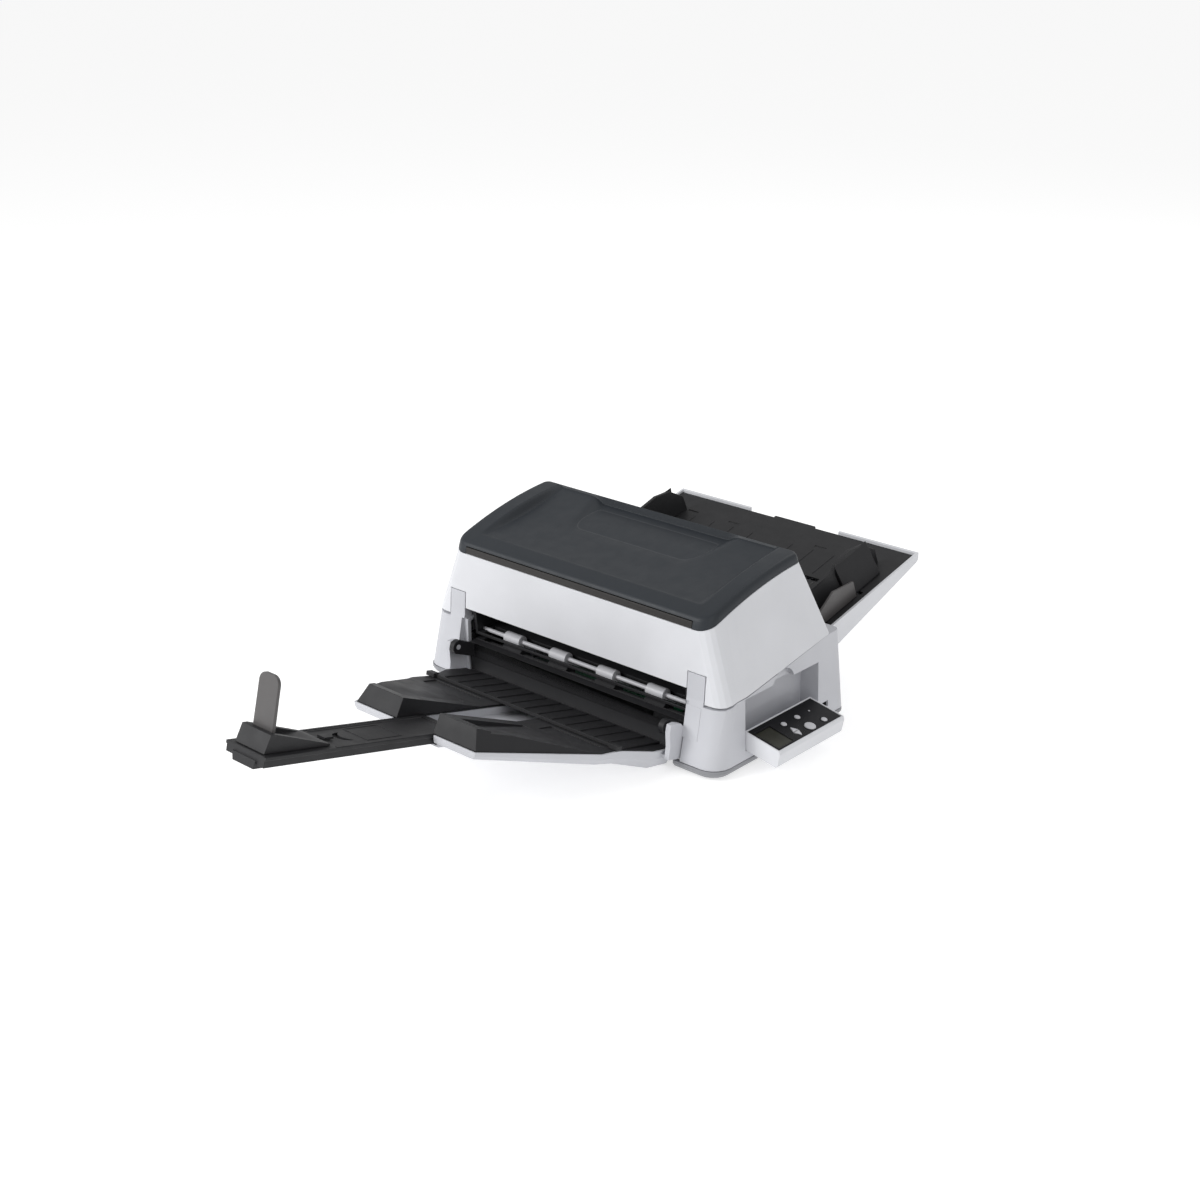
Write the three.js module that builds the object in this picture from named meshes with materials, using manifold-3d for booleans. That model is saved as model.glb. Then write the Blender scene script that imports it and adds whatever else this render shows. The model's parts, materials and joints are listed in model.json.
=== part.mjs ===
// Sheet fed document scanner, as an assembly of separate sub-parts. Millimetres, +Z up.
// -Y is the front, where sheets come out, and +X is to the right when the front is faced.
// The origin is the centre of the base pan's underside.
import * as THREE from 'three';
import { mergeVertices } from 'three/addons/utils/BufferGeometryUtils.js';
import Module from 'manifold-3d';

const wasm = await Module();
wasm.setup();

// ---- Driving dimensions ----
const GAP = 0.4;                     // clearance between neighbouring pieces
const WALL = 3;                      // moulded wall thickness
const PAN_TOP = 8;
const FRONT_FOOT = -113;             // front of the pan
const REAR_FOOT = 114;
const BODY_HALF = 215;               // half width at the foot
const SEAM_FRONT = 77;               // height of the seam between base and upper unit
const SEAM_BEND_Y = -60;             // the seam starts to rise here
const SEAM_SLOPE = 0.18;
const SEAM_MAX = 101.5;
const POST = { inner: 162.2, outer: 184.6, top: 102.8 };
const SLIT = 1;                      // gap round each front post
const EXIT_TOP = 84.4;               // lower edge of the front panel
const TOP_HALF = 184;                // half width where the black top begins
const TOP_FRONT = -93;
const TOP_REAR = 62;
const BAND = 11.5;                   // height of the black top's edge band
const ADF_HINGE = { y: -90.6, z: 86, radius: 2.2 };
const FRAME_IN = 153;                // inner and outer faces of the internal side plates
const FRAME_OUT = 157;
const RECESS = { x: 189.5, front: -63.7, rear: 63.5, floor: 17.6, top: 75 };
const PANEL = {
  hingeX: 207, hingeZ: 24.3, tilt: 11, front: -62.8, rear: 50.6, reach: 48.4, top: 15.6, bottom: -4.4,
};
const STACKER = { y: -120, z: 20.2, tilt: 14, pivotY: -6.5, pivotZ: 26 };
const ARM = { half: 28.7, far: -419, near: -172, thick: 10.3 };
const STOP_Y = -401;                 // hinge line of the stopper blade, in the stacker's own frame
const CHUTE = { half: 177, far: 307, deckFar: 121.5, slope: 0.235 };
const GUIDE_IN = 141;                // inner faces of the side guides
const ROLLERS = { pick: 35, feed: 8, eject: -75 };

const seamHeight = (y) => Math.min(SEAM_FRONT + Math.max(0, y - SEAM_BEND_Y) * SEAM_SLOPE, SEAM_MAX + 1.2);
const frontFace = (z) => (z < 76 ? -113.5 + 0.209 * z : -97.6 + 0.06 * (z - 76));
const rearFace = (z) => REAR_FOOT - 0.1 * z;
const paperPath = (y) => 54.9 + 0.102 * y;
const deckHeight = (y) => CHUTE.deckFar - CHUTE.slope * (CHUTE.far - y);
const deckAngle = Math.atan(CHUTE.slope);

// A point of the tilted stacker's own (y, z) plane, in the machine's frame.
function stackerPoint(y, z) {
  const tilt = THREE.MathUtils.degToRad(-STACKER.tilt);
  return {
    y: STACKER.y + y * Math.cos(tilt) - z * Math.sin(tilt),
    z: STACKER.z + y * Math.sin(tilt) + z * Math.cos(tilt),
  };
}

// Height of the joint between the grey shell and the black top: a rise with a gentle crown.
function topSeam(y) {
  const t = (y - TOP_FRONT) / (TOP_REAR - TOP_FRONT);
  return 148 + 35 * t + 25.6 * t * (1 - t);
}

// ---- Solids ----
function solid(geometry) {
  const bare = new THREE.BufferGeometry();
  bare.setAttribute('position', geometry.getAttribute('position').clone());
  if (geometry.index) bare.setIndex(geometry.index.clone());
  const merged = mergeVertices(bare, 1e-4);
  return new wasm.Manifold(new wasm.Mesh({
    numProp: 3,
    vertProperties: new Float32Array(merged.getAttribute('position').array),
    triVerts: new Uint32Array(merged.index.array),
  }));
}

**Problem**
Copy out the data shown above without altering anything.

**Final result**
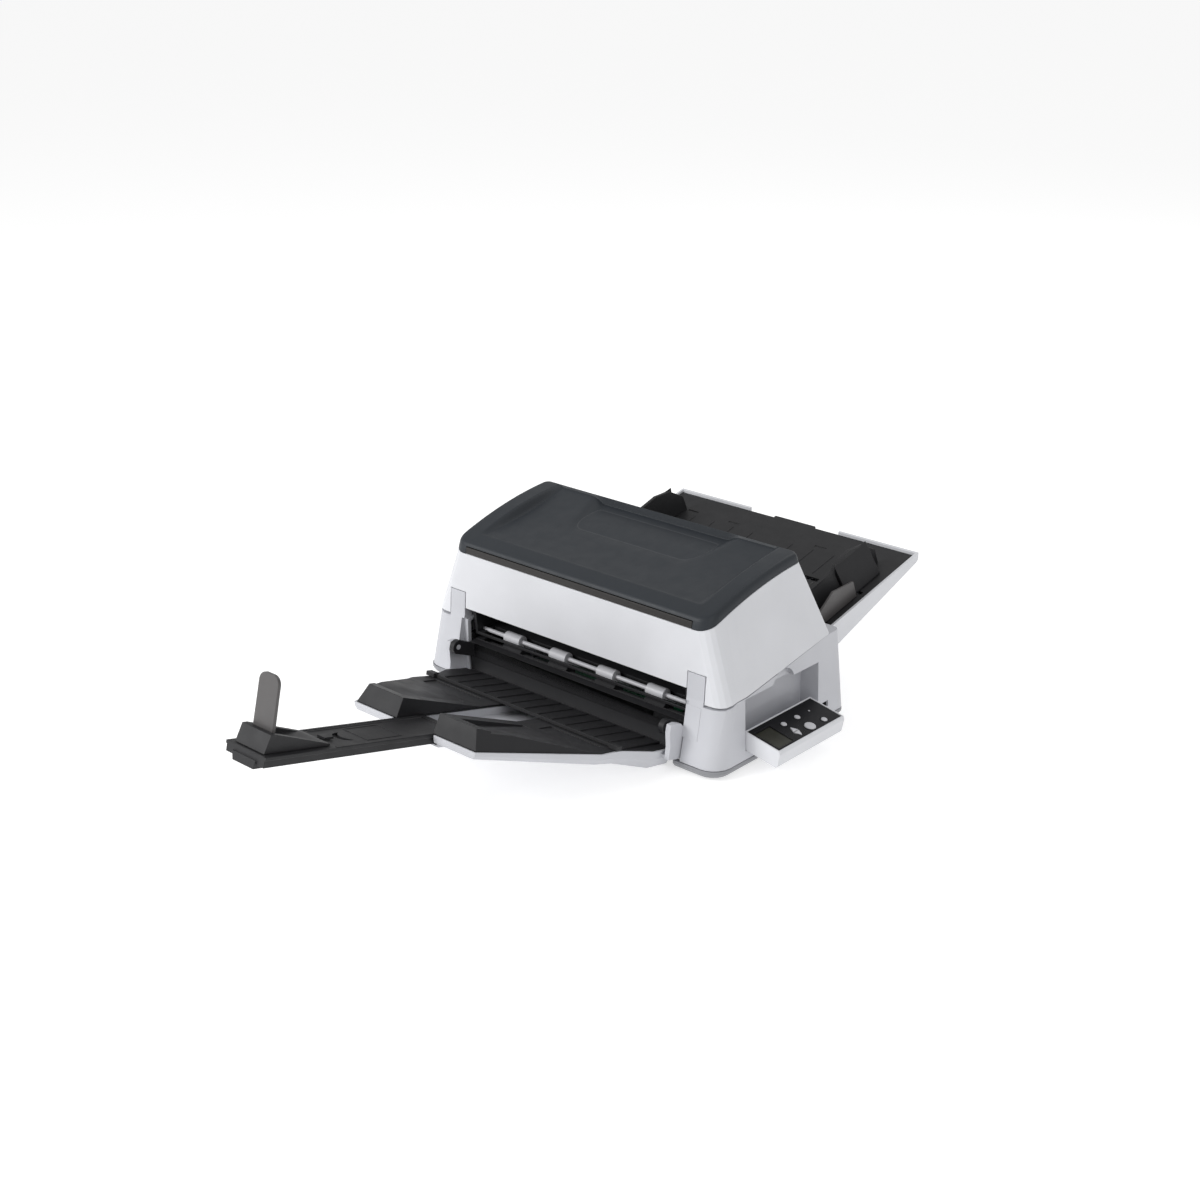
Write the three.js module that builds the object in this picture from named meshes with materials, using manifold-3d for booleans. That model is saved as model.glb. Then write the Blender scene script that imports it and adds whatever else this render shows. The model's parts, materials and joints are listed in model.json.
=== part.mjs ===
// Sheet fed document scanner, as an assembly of separate sub-parts. Millimetres, +Z up.
// -Y is the front, where sheets come out, and +X is to the right when the front is faced.
// The origin is the centre of the base pan's underside.
import * as THREE from 'three';
import { mergeVertices } from 'three/addons/utils/BufferGeometryUtils.js';
import Module from 'manifold-3d';

const wasm = await Module();
wasm.setup();

// ---- Driving dimensions ----
const GAP = 0.4;                     // clearance between neighbouring pieces
const WALL = 3;                      // moulded wall thickness
const PAN_TOP = 8;
const FRONT_FOOT = -113;             // front of the pan
const REAR_FOOT = 114;
const BODY_HALF = 215;               // half width at the foot
const SEAM_FRONT = 77;               // height of the seam between base and upper unit
const SEAM_BEND_Y = -60;             // the seam starts to rise here
const SEAM_SLOPE = 0.18;
const SEAM_MAX = 101.5;
const POST = { inner: 162.2, outer: 184.6, top: 102.8 };
const SLIT = 1;                      // gap round each front post
const EXIT_TOP = 84.4;               // lower edge of the front panel
const TOP_HALF = 184;                // half width where the black top begins
const TOP_FRONT = -93;
const TOP_REAR = 62;
const BAND = 11.5;                   // height of the black top's edge band
const ADF_HINGE = { y: -90.6, z: 86, radius: 2.2 };
const FRAME_IN = 153;                // inner and outer faces of the internal side plates
const FRAME_OUT = 157;
const RECESS = { x: 189.5, front: -63.7, rear: 63.5, floor: 17.6, top: 75 };
const PANEL = {
  hingeX: 207, hingeZ: 24.3, tilt: 11, front: -62.8, rear: 50.6, reach: 48.4, top: 15.6, bottom: -4.4,
};
const STACKER = { y: -120, z: 20.2, tilt: 14, pivotY: -6.5, pivotZ: 26 };
const ARM = { half: 28.7, far: -419, near: -172, thick: 10.3 };
const STOP_Y = -401;                 // hinge line of the stopper blade, in the stacker's own frame
const CHUTE = { half: 177, far: 307, deckFar: 121.5, slope: 0.235 };
const GUIDE_IN = 141;                // inner faces of the side guides
const ROLLERS = { pick: 35, feed: 8, eject: -75 };

const seamHeight = (y) => Math.min(SEAM_FRONT + Math.max(0, y - SEAM_BEND_Y) * SEAM_SLOPE, SEAM_MAX + 1.2);
const frontFace = (z) => (z < 76 ? -113.5 + 0.209 * z : -97.6 + 0.06 * (z - 76));
const rearFace = (z) => REAR_FOOT - 0.1 * z;
const paperPath = (y) => 54.9 + 0.102 * y;
const deckHeight = (y) => CHUTE.deckFar - CHUTE.slope * (CHUTE.far - y);
const deckAngle = Math.atan(CHUTE.slope);

// A point of the tilted stacker's own (y, z) plane, in the machine's frame.
function stackerPoint(y, z) {
  const tilt = THREE.MathUtils.degToRad(-STACKER.tilt);
  return {
    y: STACKER.y + y * Math.cos(tilt) - z * Math.sin(tilt),
    z: STACKER.z + y * Math.sin(tilt) + z * Math.cos(tilt),
  };
}

// Height of the joint between the grey shell and the black top: a rise with a gentle crown.
function topSeam(y) {
  const t = (y - TOP_FRONT) / (TOP_REAR - TOP_FRONT);
  return 148 + 35 * t + 25.6 * t * (1 - t);
}

// ---- Solids ----
function solid(geometry) {
  const bare = new THREE.BufferGeometry();
  bare.setAttribute('position', geometry.getAttribute('position').clone());
  if (geometry.index) bare.setIndex(geometry.index.clone());
  const merged = mergeVertices(bare, 1e-4);
  return new wasm.Manifold(new wasm.Mesh({
    numProp: 3,
    vertProperties: new Float32Array(merged.getAttribute('position').array),
    triVerts: new Uint32Array(merged.index.array),
  }));
}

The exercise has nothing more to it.